Limitations & Future Work¶

Computational and memory costs scale linearly with the number of candidates \(c\), as each requires a separate pass through the CLIP text encoder.
Image and text modalities are treated symmetrically, with no adaptive mechanism for modality importance weighting.
The number of categories \(K\) must be known or estimated in advance; robustness to incorrect estimates of the number of novel categories is not discussed.
Experiments are conducted solely on the CLIP-B/16 backbone; performance on larger models (ViT-L/H) remains unexplored.
The unlabeled term of the SSR² loss relies on pseudo-label quality, and noisy pseudo-labels in early training may impair convergence.

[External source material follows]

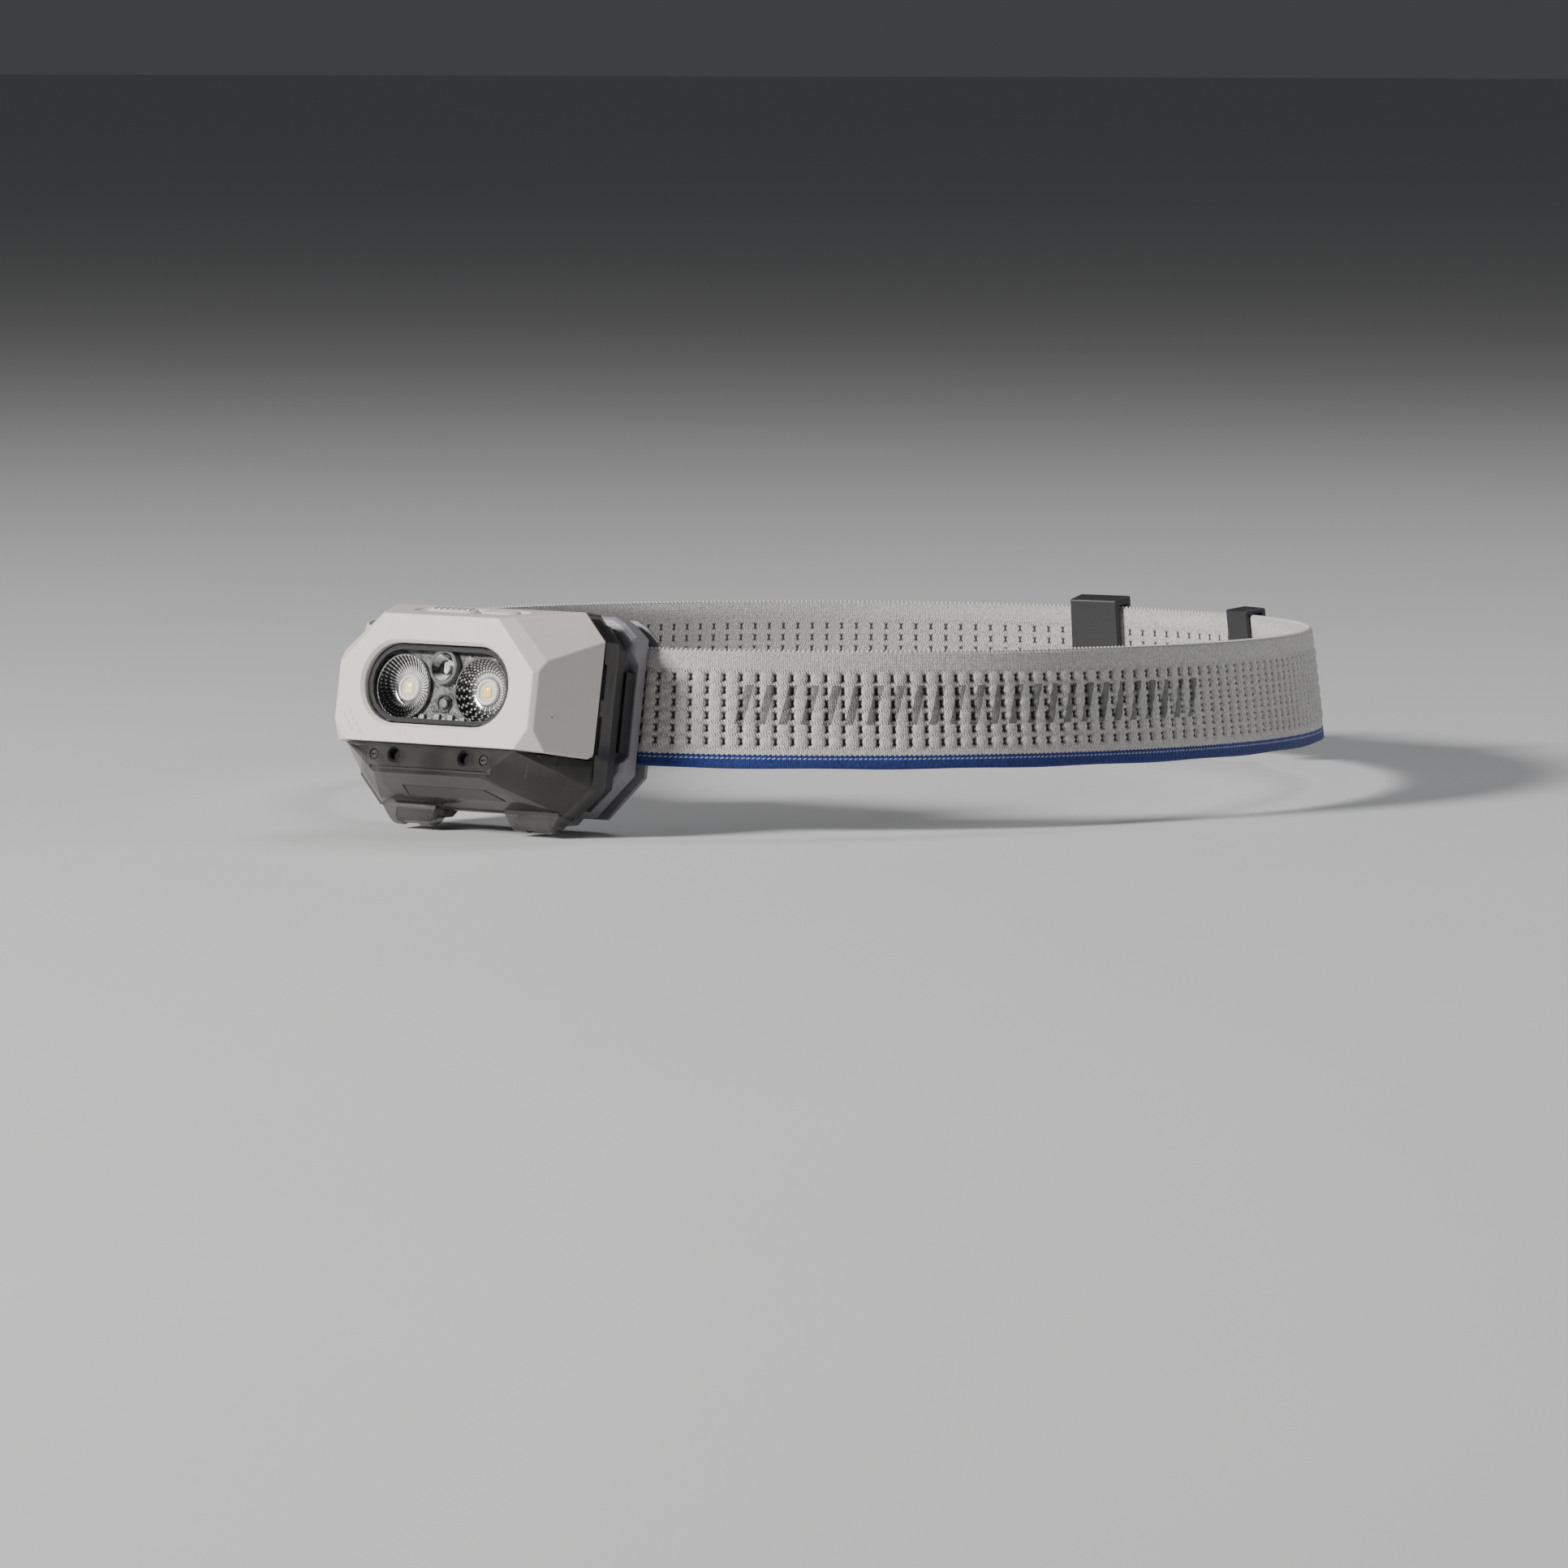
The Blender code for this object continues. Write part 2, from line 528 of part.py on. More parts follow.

Method	Text Generation	Representation Learning	Clustering Strategy	Characteristics
TextGCD	Concatenate top-3 labels + top-2 attributes	\(\mathcal{L}_{\text{CLIP}}\) (inter-modal)	Dual-branch + co-teaching	First multi-modal GCD; neglects intra-modal alignment
GET	Text inversion network generates prompts	\(\mathcal{L}_{\text{CLIP}}+\mathcal{L}_{\text{con}}\)	Single-branch MLP	Uses both inter- and intra-modal losses but combines them naively
CLIP-GCD	Knowledge base retrieves similar texts	\(\mathcal{L}_{\text{CLIP}}\)	SimGCD clustering	Relies solely on inter-modal alignment
SSR²-GCD	RTA: weighted aggregation of multiple candidates	\(\mathcal{L}_{\text{SSR}^2}\) (intra-modal only)	Dual-branch + co-teaching	First to address imbalanced compression; eliminates inter-modal alignment

Rating¶

Novelty: ⭐⭐⭐⭐ — Introducing coding rate reduction into multi-modal GCD offers a distinctive perspective; the finding that inter-modal alignment may be harmful is thought-provoking.
Experimental Thoroughness: ⭐⭐⭐⭐⭐ — Comprehensive evaluation across 8 datasets, comparison of 6 representation learning configurations, and multi-dimensional analysis (rank, consistency, distribution, visualization).
Writing Quality: ⭐⭐⭐⭐ — Well-structured with rigorous mathematical derivations, though notation is occasionally dense.
Value: ⭐⭐⭐⭐ — Provides a new direction for representation learning in multi-modal GCD, with substantial improvements on fine-grained datasets.